## BEGIN Data lines

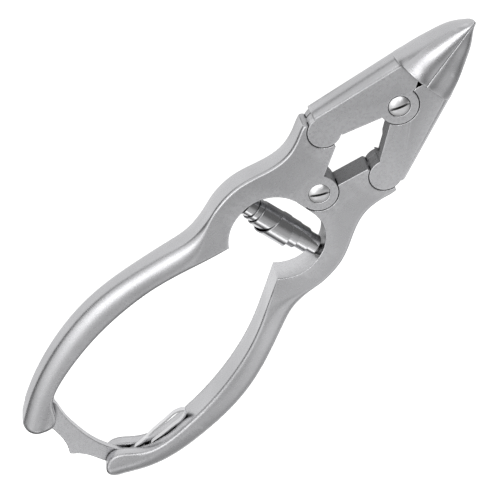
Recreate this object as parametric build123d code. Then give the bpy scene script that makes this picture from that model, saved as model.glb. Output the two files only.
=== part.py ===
from build123d import *
import math
import os

# Double-action nail nipper, closed and latched, lying on its back.
# +X runs along the tool to the tips, +Y points to the left half, +Z is the front.
# All sizes are in millimetres. The numbers below are counted from the jaw pivot, in the
# plane that the tool lies on; the finished parts are moved together, so that the origin
# is under the middle of the whole tool.

# --- driving dimensions -------------------------------------------------------
JOINT_THICK = 6.6           # plates at the four pivots
GRIP_THICK = 7.6            # grips, behind the spring seats
NECK_BEVEL = (0.95, 0.7)    # width and depth of the edge bevel on the necks
ARCH_WIDE = 6.1             # the arched front of the grips, from its outer edge inwards
ARCH_INSET = 0.3            # of that edge from the outer side
ARCH_OUTER_DROP = 1.2       # of the outer and of the inner edge below the crest
ARCH_INNER_DROP = 0.2
ARCH_CREST = (2.6, 0.19)    # a point of the arch near its crest: in from the edge, down
FLAT_CUT = 0.03             # taken off the back of the grips, to make it a true plane
MID_Z = 3.9                 # middle plane of plates, grips, spring and latch
HANDLE_PIVOT = (-28.3, 0.0)
LINK_PIVOT = (-15.3, 9.75)  # left side; the right one is its mirror image
LAP_RADIUS = 4.65           # half-lap discs at the two screws
FORK_RADIUS = 4.0           # jaw fork ends
TONGUE_RADIUS = 3.92        # handle tongues, inside the forks
TONGUE_THICK = 2.2
DISC_GAP = 0.18             # radial gap round every disc
FACE_GAP = 0.03             # between faces that slide on each other
SEAM_GAP = 0.03             # from the middle plane to each cutting edge
CUSP_Y = {1: 8.2, -1: -7.1}  # inner corners between the spring seats and the grips
GRIP_LEAN = 0.012           # both grips lean this much towards the left side
END_LEAN = 0.0035           # and bend that way a little more, past END_LEAN_X
END_LEAN_X = -105.0
RIGHT_END_EXTRA = 0.35      # the right grip's end is this much fuller on its outer side
OPEN_ANGLE = 30.0           # between the handles, wide open
LATCH_ANGLE = 72.0          # latch swing that goes with OPEN_ANGLE

SCREW_RADIUS = 1.7
HEAD_RADIUS = 2.5
HEAD_DEPTH = 1.5
DOME_RISE = 0.65
SCREW_SLOT = (0.62, 0.75)   # width, depth below the top of the dome
OPEN_PIVOT_GAP = 0.12       # round the jaw screw, where the linkage is opened
RUN_GAP = 0.04              # round the other pivots
LINK_PIN_RADIUS = 1.6

SPRING_X = -41.9
SPRING_TILT = 2.5           # degrees; the right end sits nearer the handle pivot
SEAT_Y = 11.7               # depth of the spring seats from the middle
SPRING_HALF_LENGTH = 10.9
STRIP = 0.45                # thickness of the spring strip
STUD_RADIUS = 1.3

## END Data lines

» **Task to complete**
Give an exact repetition of all the material.

» **Task answer**
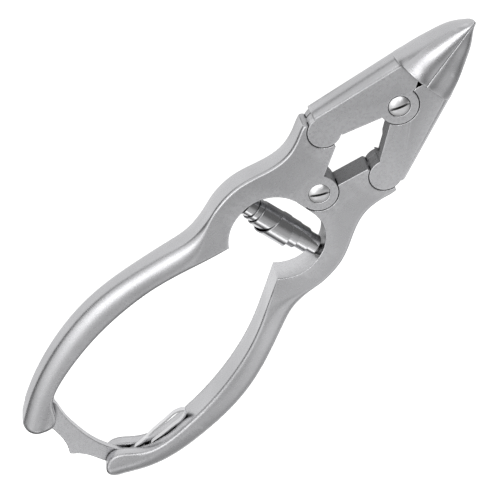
Recreate this object as parametric build123d code. Then give the bpy scene script that makes this picture from that model, saved as model.glb. Output the two files only.
=== part.py ===
from build123d import *
import math
import os

# Double-action nail nipper, closed and latched, lying on its back.
# +X runs along the tool to the tips, +Y points to the left half, +Z is the front.
# All sizes are in millimetres. The numbers below are counted from the jaw pivot, in the
# plane that the tool lies on; the finished parts are moved together, so that the origin
# is under the middle of the whole tool.

# --- driving dimensions -------------------------------------------------------
JOINT_THICK = 6.6           # plates at the four pivots
GRIP_THICK = 7.6            # grips, behind the spring seats
NECK_BEVEL = (0.95, 0.7)    # width and depth of the edge bevel on the necks
ARCH_WIDE = 6.1             # the arched front of the grips, from its outer edge inwards
ARCH_INSET = 0.3            # of that edge from the outer side
ARCH_OUTER_DROP = 1.2       # of the outer and of the inner edge below the crest
ARCH_INNER_DROP = 0.2
ARCH_CREST = (2.6, 0.19)    # a point of the arch near its crest: in from the edge, down
FLAT_CUT = 0.03             # taken off the back of the grips, to make it a true plane
MID_Z = 3.9                 # middle plane of plates, grips, spring and latch
HANDLE_PIVOT = (-28.3, 0.0)
LINK_PIVOT = (-15.3, 9.75)  # left side; the right one is its mirror image
LAP_RADIUS = 4.65           # half-lap discs at the two screws
FORK_RADIUS = 4.0           # jaw fork ends
TONGUE_RADIUS = 3.92        # handle tongues, inside the forks
TONGUE_THICK = 2.2
DISC_GAP = 0.18             # radial gap round every disc
FACE_GAP = 0.03             # between faces that slide on each other
SEAM_GAP = 0.03             # from the middle plane to each cutting edge
CUSP_Y = {1: 8.2, -1: -7.1}  # inner corners between the spring seats and the grips
GRIP_LEAN = 0.012           # both grips lean this much towards the left side
END_LEAN = 0.0035           # and bend that way a little more, past END_LEAN_X
END_LEAN_X = -105.0
RIGHT_END_EXTRA = 0.35      # the right grip's end is this much fuller on its outer side
OPEN_ANGLE = 30.0           # between the handles, wide open
LATCH_ANGLE = 72.0          # latch swing that goes with OPEN_ANGLE

SCREW_RADIUS = 1.7
HEAD_RADIUS = 2.5
HEAD_DEPTH = 1.5
DOME_RISE = 0.65
SCREW_SLOT = (0.62, 0.75)   # width, depth below the top of the dome
OPEN_PIVOT_GAP = 0.12       # round the jaw screw, where the linkage is opened
RUN_GAP = 0.04              # round the other pivots
LINK_PIN_RADIUS = 1.6

SPRING_X = -41.9
SPRING_TILT = 2.5           # degrees; the right end sits nearer the handle pivot
SEAT_Y = 11.7               # depth of the spring seats from the middle
SPRING_HALF_LENGTH = 10.9
STRIP = 0.45                # thickness of the spring strip
STUD_RADIUS = 1.3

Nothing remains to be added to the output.